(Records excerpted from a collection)
★ ★ ★ ★ ★
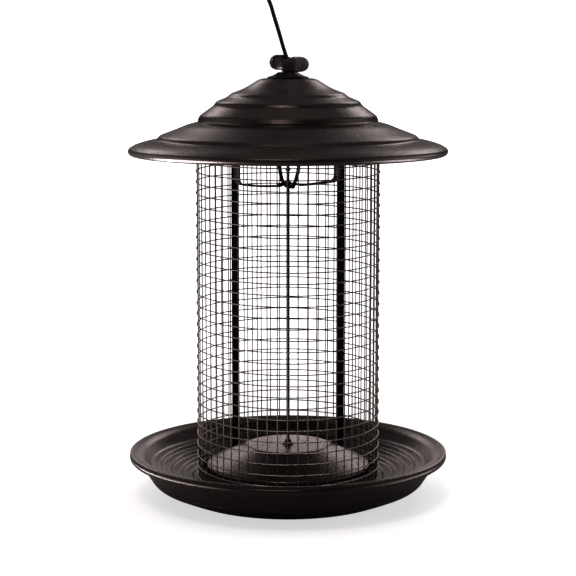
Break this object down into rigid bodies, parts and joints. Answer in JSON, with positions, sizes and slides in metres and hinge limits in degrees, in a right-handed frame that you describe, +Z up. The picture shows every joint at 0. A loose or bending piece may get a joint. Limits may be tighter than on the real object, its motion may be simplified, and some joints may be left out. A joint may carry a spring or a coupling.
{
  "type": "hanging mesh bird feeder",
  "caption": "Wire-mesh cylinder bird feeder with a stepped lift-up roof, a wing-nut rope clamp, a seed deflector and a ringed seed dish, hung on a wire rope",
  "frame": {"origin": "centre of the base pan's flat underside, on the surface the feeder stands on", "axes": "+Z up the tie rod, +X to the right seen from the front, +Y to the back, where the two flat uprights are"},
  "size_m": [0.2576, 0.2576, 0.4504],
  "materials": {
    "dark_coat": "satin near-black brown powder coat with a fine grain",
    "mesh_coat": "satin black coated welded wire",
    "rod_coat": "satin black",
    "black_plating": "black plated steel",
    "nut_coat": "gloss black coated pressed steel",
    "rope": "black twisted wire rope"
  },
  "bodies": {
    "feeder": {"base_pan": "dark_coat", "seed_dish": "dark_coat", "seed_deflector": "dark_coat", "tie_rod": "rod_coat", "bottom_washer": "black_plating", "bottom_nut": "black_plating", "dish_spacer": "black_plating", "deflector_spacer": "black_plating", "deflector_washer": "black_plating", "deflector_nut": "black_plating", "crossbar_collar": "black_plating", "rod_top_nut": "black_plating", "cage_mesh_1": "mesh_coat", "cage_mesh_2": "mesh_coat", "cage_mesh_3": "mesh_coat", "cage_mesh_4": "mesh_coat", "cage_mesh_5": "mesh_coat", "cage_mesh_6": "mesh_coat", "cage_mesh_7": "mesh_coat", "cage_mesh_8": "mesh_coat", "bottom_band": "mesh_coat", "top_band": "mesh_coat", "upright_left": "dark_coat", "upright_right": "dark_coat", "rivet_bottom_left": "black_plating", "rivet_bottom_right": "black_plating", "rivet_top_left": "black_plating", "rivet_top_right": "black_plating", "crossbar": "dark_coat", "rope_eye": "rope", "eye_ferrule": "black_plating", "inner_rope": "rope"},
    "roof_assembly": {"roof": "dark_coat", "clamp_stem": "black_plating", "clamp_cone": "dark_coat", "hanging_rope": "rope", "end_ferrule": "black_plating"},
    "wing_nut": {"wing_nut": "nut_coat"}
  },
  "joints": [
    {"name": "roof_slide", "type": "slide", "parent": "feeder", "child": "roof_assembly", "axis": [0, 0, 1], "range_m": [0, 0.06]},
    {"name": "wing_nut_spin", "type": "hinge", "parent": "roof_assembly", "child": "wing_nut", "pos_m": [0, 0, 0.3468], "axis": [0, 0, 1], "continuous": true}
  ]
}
★ ★ ★ ★ ★
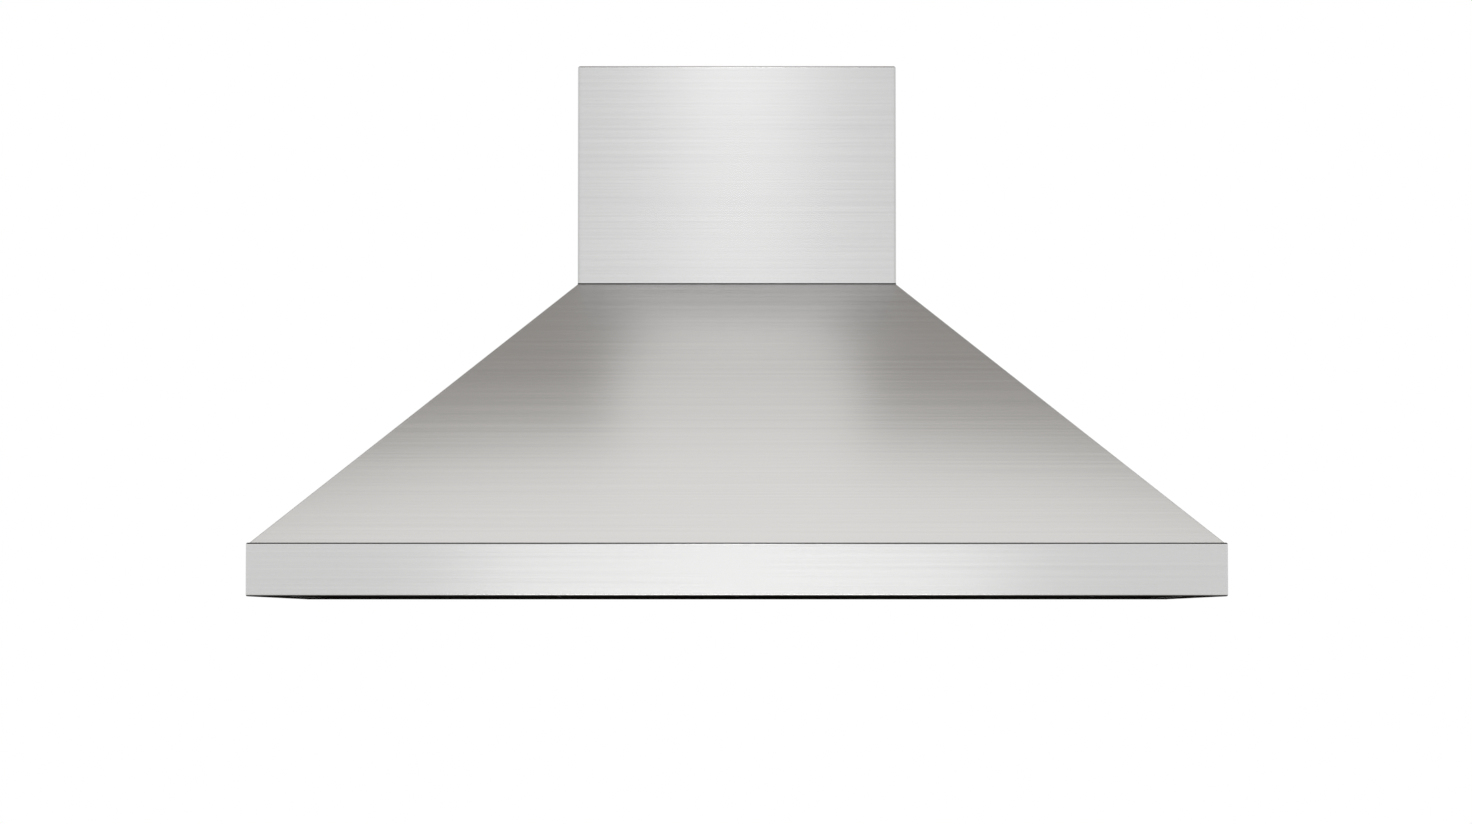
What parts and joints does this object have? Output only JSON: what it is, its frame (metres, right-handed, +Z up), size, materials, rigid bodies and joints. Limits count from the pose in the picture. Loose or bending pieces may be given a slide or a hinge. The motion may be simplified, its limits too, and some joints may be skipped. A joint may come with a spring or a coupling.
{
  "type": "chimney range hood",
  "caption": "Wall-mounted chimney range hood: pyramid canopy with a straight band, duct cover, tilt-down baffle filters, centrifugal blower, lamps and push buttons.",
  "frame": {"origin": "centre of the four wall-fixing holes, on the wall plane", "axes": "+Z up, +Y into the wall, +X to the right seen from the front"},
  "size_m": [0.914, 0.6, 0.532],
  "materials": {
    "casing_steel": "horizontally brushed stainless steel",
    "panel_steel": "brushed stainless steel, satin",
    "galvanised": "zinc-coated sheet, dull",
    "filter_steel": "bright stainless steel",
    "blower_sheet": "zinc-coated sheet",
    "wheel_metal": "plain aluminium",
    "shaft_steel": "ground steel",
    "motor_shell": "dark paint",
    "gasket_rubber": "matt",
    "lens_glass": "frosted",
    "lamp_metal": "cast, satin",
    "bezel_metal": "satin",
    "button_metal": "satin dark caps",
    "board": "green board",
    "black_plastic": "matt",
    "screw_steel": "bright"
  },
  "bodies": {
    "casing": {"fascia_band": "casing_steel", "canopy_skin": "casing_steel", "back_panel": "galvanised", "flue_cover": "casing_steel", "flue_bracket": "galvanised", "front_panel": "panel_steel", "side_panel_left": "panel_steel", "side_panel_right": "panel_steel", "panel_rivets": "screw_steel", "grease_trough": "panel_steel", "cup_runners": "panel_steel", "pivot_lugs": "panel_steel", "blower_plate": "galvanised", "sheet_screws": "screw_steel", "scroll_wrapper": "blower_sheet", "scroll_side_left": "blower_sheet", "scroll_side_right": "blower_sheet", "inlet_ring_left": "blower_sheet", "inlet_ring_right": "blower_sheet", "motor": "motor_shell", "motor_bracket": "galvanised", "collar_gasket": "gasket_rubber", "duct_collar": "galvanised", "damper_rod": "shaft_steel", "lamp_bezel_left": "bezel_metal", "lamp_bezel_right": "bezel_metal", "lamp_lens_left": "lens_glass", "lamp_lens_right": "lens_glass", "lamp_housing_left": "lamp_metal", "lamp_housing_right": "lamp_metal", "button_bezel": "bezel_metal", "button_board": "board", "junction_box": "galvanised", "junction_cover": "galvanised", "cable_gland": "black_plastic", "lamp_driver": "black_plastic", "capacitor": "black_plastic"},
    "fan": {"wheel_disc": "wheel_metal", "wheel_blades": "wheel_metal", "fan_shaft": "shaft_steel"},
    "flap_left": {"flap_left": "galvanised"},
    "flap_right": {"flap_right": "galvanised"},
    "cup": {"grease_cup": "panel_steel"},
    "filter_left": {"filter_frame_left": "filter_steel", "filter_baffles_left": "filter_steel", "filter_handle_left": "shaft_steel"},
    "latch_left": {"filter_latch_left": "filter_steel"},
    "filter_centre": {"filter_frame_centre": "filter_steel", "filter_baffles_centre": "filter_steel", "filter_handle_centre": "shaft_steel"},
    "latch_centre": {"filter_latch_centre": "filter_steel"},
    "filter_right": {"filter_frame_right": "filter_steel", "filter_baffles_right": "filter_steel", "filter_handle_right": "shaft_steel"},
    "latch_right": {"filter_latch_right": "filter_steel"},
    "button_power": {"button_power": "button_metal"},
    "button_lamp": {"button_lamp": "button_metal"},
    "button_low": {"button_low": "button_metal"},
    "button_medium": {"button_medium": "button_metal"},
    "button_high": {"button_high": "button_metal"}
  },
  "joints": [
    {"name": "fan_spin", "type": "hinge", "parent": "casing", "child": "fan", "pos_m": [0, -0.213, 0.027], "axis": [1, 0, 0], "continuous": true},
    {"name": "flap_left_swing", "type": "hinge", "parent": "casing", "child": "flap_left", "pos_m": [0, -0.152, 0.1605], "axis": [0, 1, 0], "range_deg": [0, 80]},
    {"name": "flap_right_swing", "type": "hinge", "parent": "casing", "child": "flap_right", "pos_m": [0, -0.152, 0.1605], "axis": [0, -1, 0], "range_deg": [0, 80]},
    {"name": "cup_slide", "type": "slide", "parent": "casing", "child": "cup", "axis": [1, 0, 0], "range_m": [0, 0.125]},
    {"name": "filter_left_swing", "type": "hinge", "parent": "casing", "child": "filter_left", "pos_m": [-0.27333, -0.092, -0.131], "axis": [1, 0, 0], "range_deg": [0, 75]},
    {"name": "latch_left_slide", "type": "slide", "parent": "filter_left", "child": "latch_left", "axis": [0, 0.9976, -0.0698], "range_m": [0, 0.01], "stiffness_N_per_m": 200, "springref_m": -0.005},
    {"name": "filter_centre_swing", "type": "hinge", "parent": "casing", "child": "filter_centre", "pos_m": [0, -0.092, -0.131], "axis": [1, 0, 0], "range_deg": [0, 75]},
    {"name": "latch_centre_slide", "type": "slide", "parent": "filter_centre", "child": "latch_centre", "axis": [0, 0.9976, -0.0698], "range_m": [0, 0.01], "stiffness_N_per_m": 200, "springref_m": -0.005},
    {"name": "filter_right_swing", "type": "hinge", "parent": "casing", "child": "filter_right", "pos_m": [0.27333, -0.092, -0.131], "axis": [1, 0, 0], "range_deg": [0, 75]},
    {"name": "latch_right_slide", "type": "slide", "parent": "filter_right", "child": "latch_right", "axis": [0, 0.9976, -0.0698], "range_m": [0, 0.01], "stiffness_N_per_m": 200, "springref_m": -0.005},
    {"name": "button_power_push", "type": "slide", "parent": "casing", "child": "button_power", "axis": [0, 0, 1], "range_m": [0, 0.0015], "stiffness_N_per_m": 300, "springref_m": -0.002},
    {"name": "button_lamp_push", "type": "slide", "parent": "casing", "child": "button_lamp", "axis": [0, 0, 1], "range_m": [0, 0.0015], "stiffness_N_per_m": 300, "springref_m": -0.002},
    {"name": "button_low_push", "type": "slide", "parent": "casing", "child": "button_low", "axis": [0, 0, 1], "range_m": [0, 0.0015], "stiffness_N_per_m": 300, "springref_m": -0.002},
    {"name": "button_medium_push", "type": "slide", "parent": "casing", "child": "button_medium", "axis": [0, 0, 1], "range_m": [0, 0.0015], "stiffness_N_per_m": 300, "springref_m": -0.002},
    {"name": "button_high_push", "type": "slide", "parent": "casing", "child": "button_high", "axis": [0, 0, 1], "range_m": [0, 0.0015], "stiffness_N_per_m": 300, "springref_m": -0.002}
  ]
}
★ ★ ★ ★ ★
TASK OBJECTIVE:
Which lines contain "parts"? Show each of them.

CORRECT ANSWER:
Break this object down into rigid bodies, parts and joints. Answer in JSON, with positions, sizes and slides in metres and hinge limits in degrees, in a right-handed frame that you describe, +Z up. The picture shows every joint at 0. A loose or bending piece may get a joint. Limits may be tighter than on the real object, its motion may be simplified, and some joints may be left out. A joint may carry a spring or a coupling.
What parts and joints does this object have? Output only JSON: what it is, its frame (metres, right-handed, +Z up), size, materials, rigid bodies and joints. Limits count from the pose in the picture. Loose or bending pieces may be given a slide or a hinge. The motion may be simplified, its limits too, and some joints may be skipped. A joint may come with a spring or a coupling.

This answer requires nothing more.